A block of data
---------------

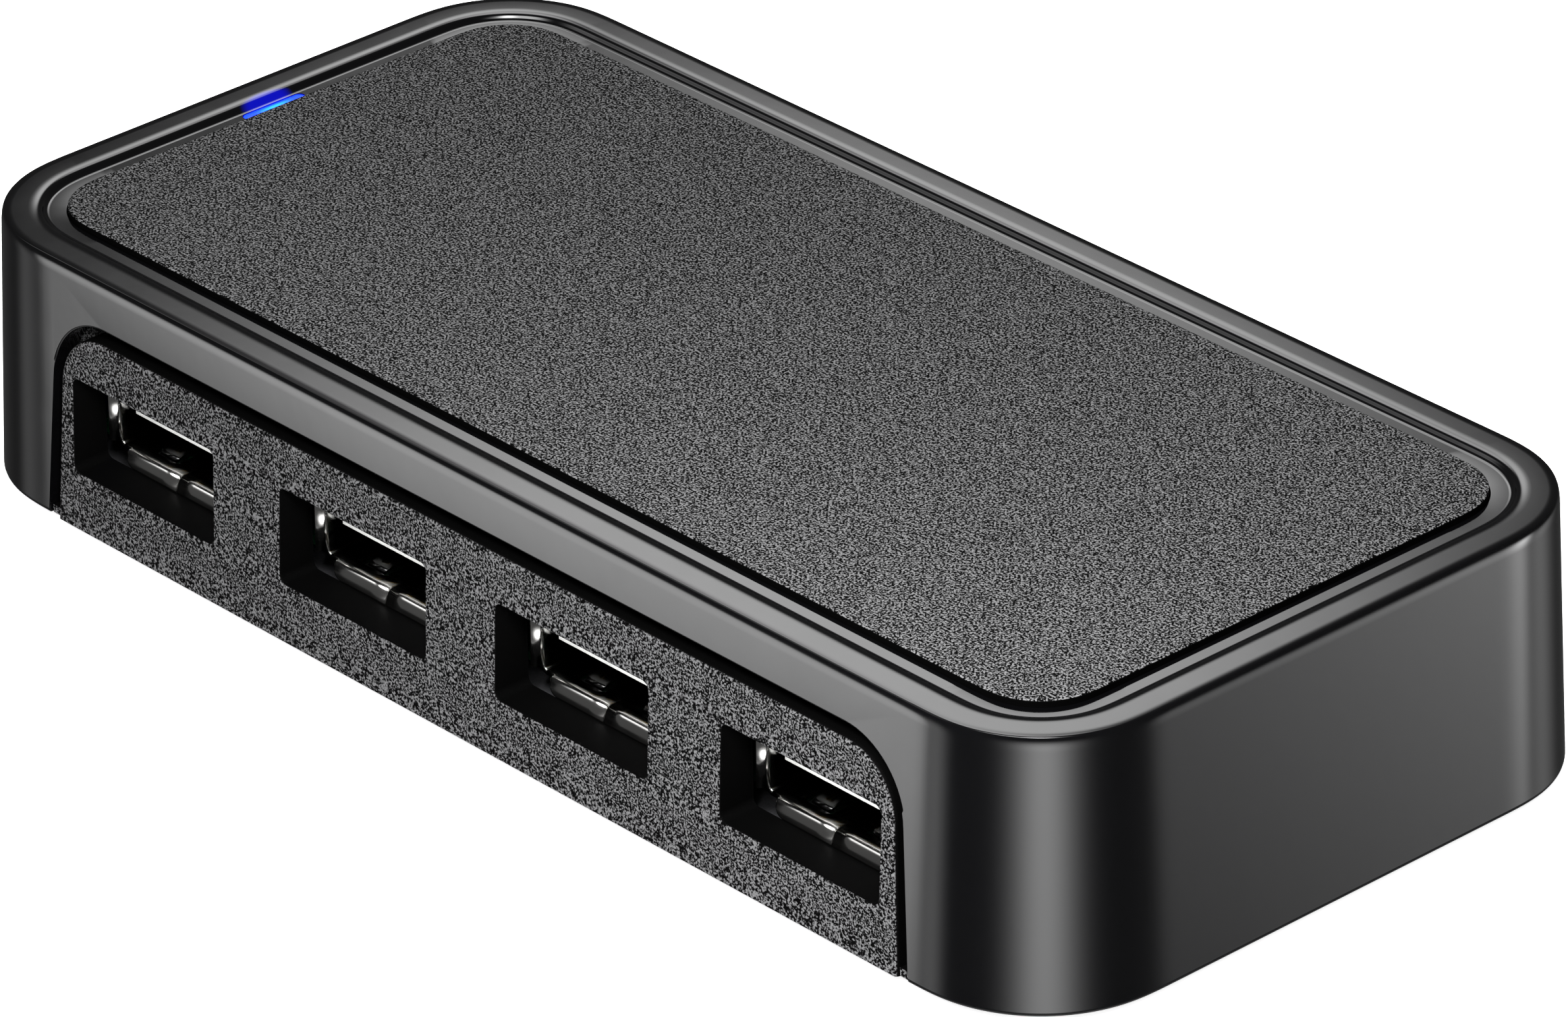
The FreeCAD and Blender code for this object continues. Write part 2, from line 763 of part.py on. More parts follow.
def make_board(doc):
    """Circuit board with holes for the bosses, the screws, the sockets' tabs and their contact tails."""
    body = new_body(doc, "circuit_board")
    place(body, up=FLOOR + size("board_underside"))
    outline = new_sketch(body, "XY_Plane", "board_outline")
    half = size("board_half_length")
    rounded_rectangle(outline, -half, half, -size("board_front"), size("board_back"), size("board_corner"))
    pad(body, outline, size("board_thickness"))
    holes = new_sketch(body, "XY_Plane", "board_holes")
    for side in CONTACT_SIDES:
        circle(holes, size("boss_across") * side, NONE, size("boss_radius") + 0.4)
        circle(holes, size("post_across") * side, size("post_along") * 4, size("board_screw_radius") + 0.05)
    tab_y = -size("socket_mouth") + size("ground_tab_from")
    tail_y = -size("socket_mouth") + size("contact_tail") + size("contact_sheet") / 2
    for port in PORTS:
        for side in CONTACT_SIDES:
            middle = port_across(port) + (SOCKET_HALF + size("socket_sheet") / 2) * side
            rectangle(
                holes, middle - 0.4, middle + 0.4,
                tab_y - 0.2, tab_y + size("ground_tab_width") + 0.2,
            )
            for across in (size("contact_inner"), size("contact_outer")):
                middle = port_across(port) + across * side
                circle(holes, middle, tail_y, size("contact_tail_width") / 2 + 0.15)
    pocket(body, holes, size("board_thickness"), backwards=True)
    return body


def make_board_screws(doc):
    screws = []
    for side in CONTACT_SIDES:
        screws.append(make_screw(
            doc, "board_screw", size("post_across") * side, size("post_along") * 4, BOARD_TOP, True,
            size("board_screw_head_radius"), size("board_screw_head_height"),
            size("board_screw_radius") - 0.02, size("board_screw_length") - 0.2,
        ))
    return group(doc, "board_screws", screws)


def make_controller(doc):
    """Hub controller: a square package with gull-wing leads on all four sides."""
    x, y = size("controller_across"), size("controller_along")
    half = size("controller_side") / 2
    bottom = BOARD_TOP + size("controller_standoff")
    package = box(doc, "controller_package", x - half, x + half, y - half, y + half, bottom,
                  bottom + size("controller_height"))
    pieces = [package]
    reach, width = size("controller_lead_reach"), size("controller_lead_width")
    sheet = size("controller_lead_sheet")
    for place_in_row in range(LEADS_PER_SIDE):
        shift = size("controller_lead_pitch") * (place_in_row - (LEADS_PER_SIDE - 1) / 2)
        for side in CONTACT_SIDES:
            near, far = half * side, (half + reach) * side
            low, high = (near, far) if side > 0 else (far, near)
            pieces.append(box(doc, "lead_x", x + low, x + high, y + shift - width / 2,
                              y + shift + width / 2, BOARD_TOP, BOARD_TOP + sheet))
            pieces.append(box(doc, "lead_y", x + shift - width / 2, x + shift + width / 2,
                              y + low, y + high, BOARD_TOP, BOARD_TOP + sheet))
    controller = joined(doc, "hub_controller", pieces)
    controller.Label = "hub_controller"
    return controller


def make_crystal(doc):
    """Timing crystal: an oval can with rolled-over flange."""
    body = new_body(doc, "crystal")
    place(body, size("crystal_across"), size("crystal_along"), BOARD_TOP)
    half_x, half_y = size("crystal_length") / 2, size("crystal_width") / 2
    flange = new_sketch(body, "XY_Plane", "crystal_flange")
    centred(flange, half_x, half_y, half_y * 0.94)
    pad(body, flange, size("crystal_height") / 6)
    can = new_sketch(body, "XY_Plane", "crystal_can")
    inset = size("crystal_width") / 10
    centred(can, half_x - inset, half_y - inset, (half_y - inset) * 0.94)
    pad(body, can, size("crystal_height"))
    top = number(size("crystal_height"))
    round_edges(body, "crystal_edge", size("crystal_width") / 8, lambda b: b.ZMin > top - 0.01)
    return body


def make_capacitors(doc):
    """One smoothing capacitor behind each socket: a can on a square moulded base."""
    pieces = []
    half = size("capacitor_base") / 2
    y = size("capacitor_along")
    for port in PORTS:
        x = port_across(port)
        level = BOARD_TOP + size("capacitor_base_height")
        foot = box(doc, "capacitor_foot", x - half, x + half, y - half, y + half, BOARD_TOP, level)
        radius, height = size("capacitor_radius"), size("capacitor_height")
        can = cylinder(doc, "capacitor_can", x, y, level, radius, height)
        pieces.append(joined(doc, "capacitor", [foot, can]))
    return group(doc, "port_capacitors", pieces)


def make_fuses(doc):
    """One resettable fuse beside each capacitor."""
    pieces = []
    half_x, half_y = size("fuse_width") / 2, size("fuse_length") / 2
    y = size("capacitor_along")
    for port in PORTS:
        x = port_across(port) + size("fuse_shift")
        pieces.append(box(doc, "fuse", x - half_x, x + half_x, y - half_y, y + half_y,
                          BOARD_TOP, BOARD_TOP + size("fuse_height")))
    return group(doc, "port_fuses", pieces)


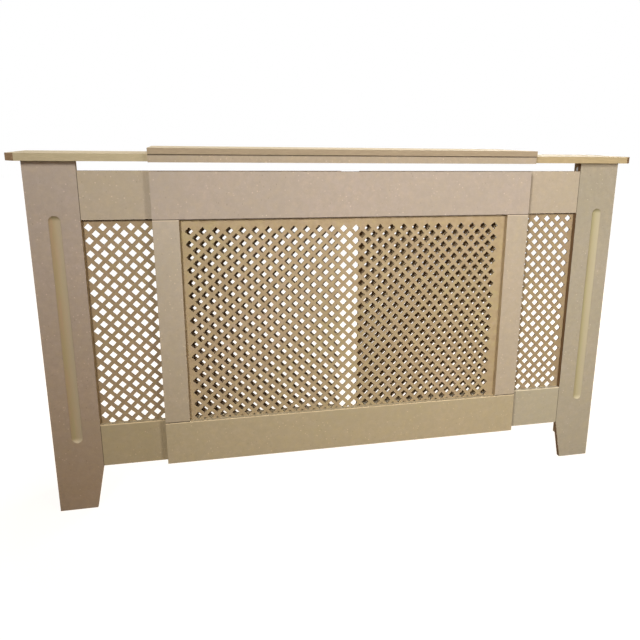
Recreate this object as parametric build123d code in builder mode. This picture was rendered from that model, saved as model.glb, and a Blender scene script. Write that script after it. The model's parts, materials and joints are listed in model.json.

---------------

→ Exercise objective
From the data above, extract every line in its exact form.

→ Finished exercise
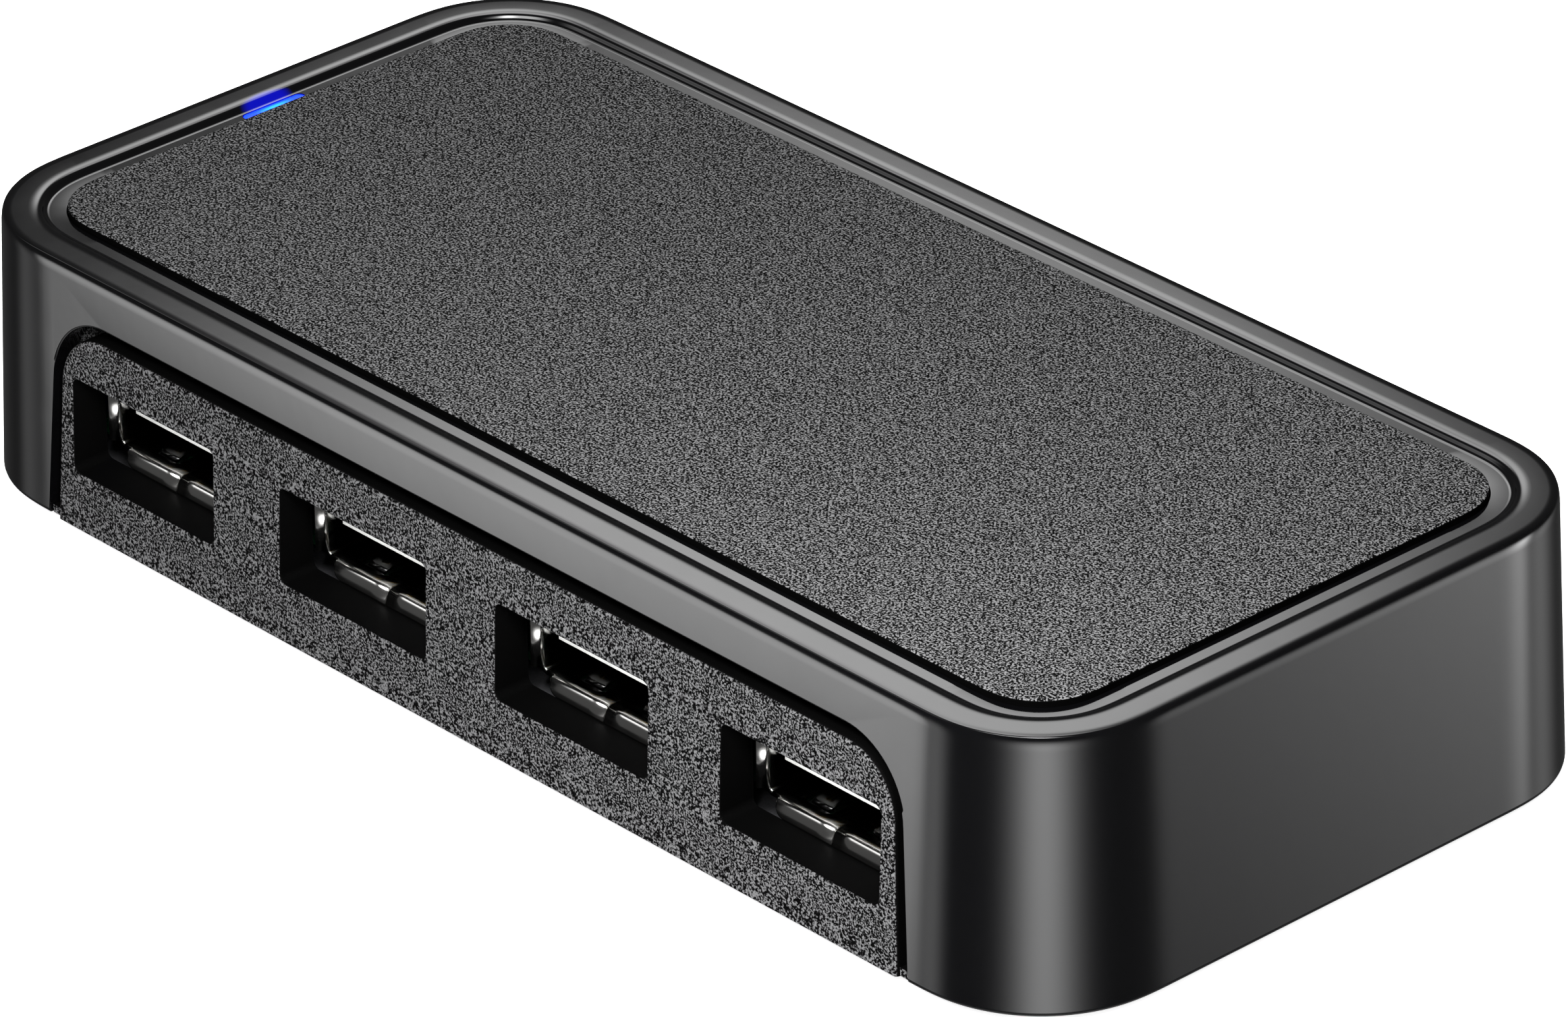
The FreeCAD and Blender code for this object continues. Write part 2, from line 763 of part.py on. More parts follow.
def make_board(doc):
    """Circuit board with holes for the bosses, the screws, the sockets' tabs and their contact tails."""
    body = new_body(doc, "circuit_board")
    place(body, up=FLOOR + size("board_underside"))
    outline = new_sketch(body, "XY_Plane", "board_outline")
    half = size("board_half_length")
    rounded_rectangle(outline, -half, half, -size("board_front"), size("board_back"), size("board_corner"))
    pad(body, outline, size("board_thickness"))
    holes = new_sketch(body, "XY_Plane", "board_holes")
    for side in CONTACT_SIDES:
        circle(holes, size("boss_across") * side, NONE, size("boss_radius") + 0.4)
        circle(holes, size("post_across") * side, size("post_along") * 4, size("board_screw_radius") + 0.05)
    tab_y = -size("socket_mouth") + size("ground_tab_from")
    tail_y = -size("socket_mouth") + size("contact_tail") + size("contact_sheet") / 2
    for port in PORTS:
        for side in CONTACT_SIDES:
            middle = port_across(port) + (SOCKET_HALF + size("socket_sheet") / 2) * side
            rectangle(
                holes, middle - 0.4, middle + 0.4,
                tab_y - 0.2, tab_y + size("ground_tab_width") + 0.2,
            )
            for across in (size("contact_inner"), size("contact_outer")):
                middle = port_across(port) + across * side
                circle(holes, middle, tail_y, size("contact_tail_width") / 2 + 0.15)
    pocket(body, holes, size("board_thickness"), backwards=True)
    return body


def make_board_screws(doc):
    screws = []
    for side in CONTACT_SIDES:
        screws.append(make_screw(
            doc, "board_screw", size("post_across") * side, size("post_along") * 4, BOARD_TOP, True,
            size("board_screw_head_radius"), size("board_screw_head_height"),
            size("board_screw_radius") - 0.02, size("board_screw_length") - 0.2,
        ))
    return group(doc, "board_screws", screws)


def make_controller(doc):
    """Hub controller: a square package with gull-wing leads on all four sides."""
    x, y = size("controller_across"), size("controller_along")
    half = size("controller_side") / 2
    bottom = BOARD_TOP + size("controller_standoff")
    package = box(doc, "controller_package", x - half, x + half, y - half, y + half, bottom,
                  bottom + size("controller_height"))
    pieces = [package]
    reach, width = size("controller_lead_reach"), size("controller_lead_width")
    sheet = size("controller_lead_sheet")
    for place_in_row in range(LEADS_PER_SIDE):
        shift = size("controller_lead_pitch") * (place_in_row - (LEADS_PER_SIDE - 1) / 2)
        for side in CONTACT_SIDES:
            near, far = half * side, (half + reach) * side
            low, high = (near, far) if side > 0 else (far, near)
            pieces.append(box(doc, "lead_x", x + low, x + high, y + shift - width / 2,
                              y + shift + width / 2, BOARD_TOP, BOARD_TOP + sheet))
            pieces.append(box(doc, "lead_y", x + shift - width / 2, x + shift + width / 2,
                              y + low, y + high, BOARD_TOP, BOARD_TOP + sheet))
    controller = joined(doc, "hub_controller", pieces)
    controller.Label = "hub_controller"
    return controller


def make_crystal(doc):
    """Timing crystal: an oval can with rolled-over flange."""
    body = new_body(doc, "crystal")
    place(body, size("crystal_across"), size("crystal_along"), BOARD_TOP)
    half_x, half_y = size("crystal_length") / 2, size("crystal_width") / 2
    flange = new_sketch(body, "XY_Plane", "crystal_flange")
    centred(flange, half_x, half_y, half_y * 0.94)
    pad(body, flange, size("crystal_height") / 6)
    can = new_sketch(body, "XY_Plane", "crystal_can")
    inset = size("crystal_width") / 10
    centred(can, half_x - inset, half_y - inset, (half_y - inset) * 0.94)
    pad(body, can, size("crystal_height"))
    top = number(size("crystal_height"))
    round_edges(body, "crystal_edge", size("crystal_width") / 8, lambda b: b.ZMin > top - 0.01)
    return body


def make_capacitors(doc):
    """One smoothing capacitor behind each socket: a can on a square moulded base."""
    pieces = []
    half = size("capacitor_base") / 2
    y = size("capacitor_along")
    for port in PORTS:
        x = port_across(port)
        level = BOARD_TOP + size("capacitor_base_height")
        foot = box(doc, "capacitor_foot", x - half, x + half, y - half, y + half, BOARD_TOP, level)
        radius, height = size("capacitor_radius"), size("capacitor_height")
        can = cylinder(doc, "capacitor_can", x, y, level, radius, height)
        pieces.append(joined(doc, "capacitor", [foot, can]))
    return group(doc, "port_capacitors", pieces)


def make_fuses(doc):
    """One resettable fuse beside each capacitor."""
    pieces = []
    half_x, half_y = size("fuse_width") / 2, size("fuse_length") / 2
    y = size("capacitor_along")
    for port in PORTS:
        x = port_across(port) + size("fuse_shift")
        pieces.append(box(doc, "fuse", x - half_x, x + half_x, y - half_y, y + half_y,
                          BOARD_TOP, BOARD_TOP + size("fuse_height")))
    return group(doc, "port_fuses", pieces)


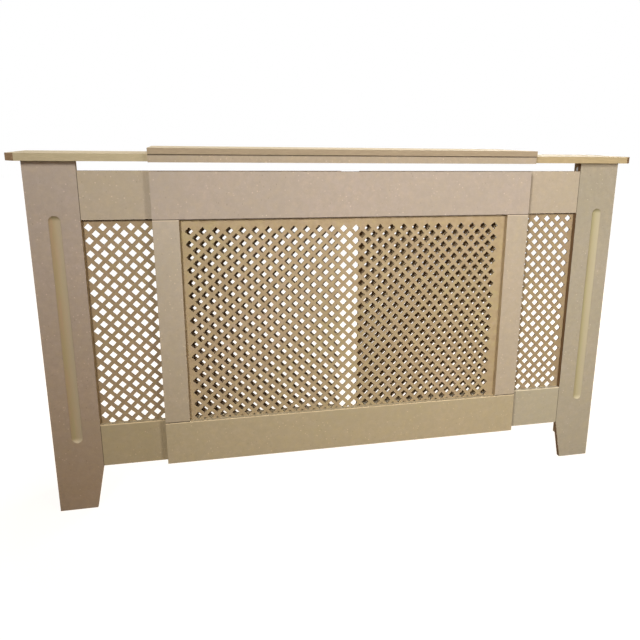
Recreate this object as parametric build123d code in builder mode. This picture was rendered from that model, saved as model.glb, and a Blender scene script. Write that script after it. The model's parts, materials and joints are listed in model.json.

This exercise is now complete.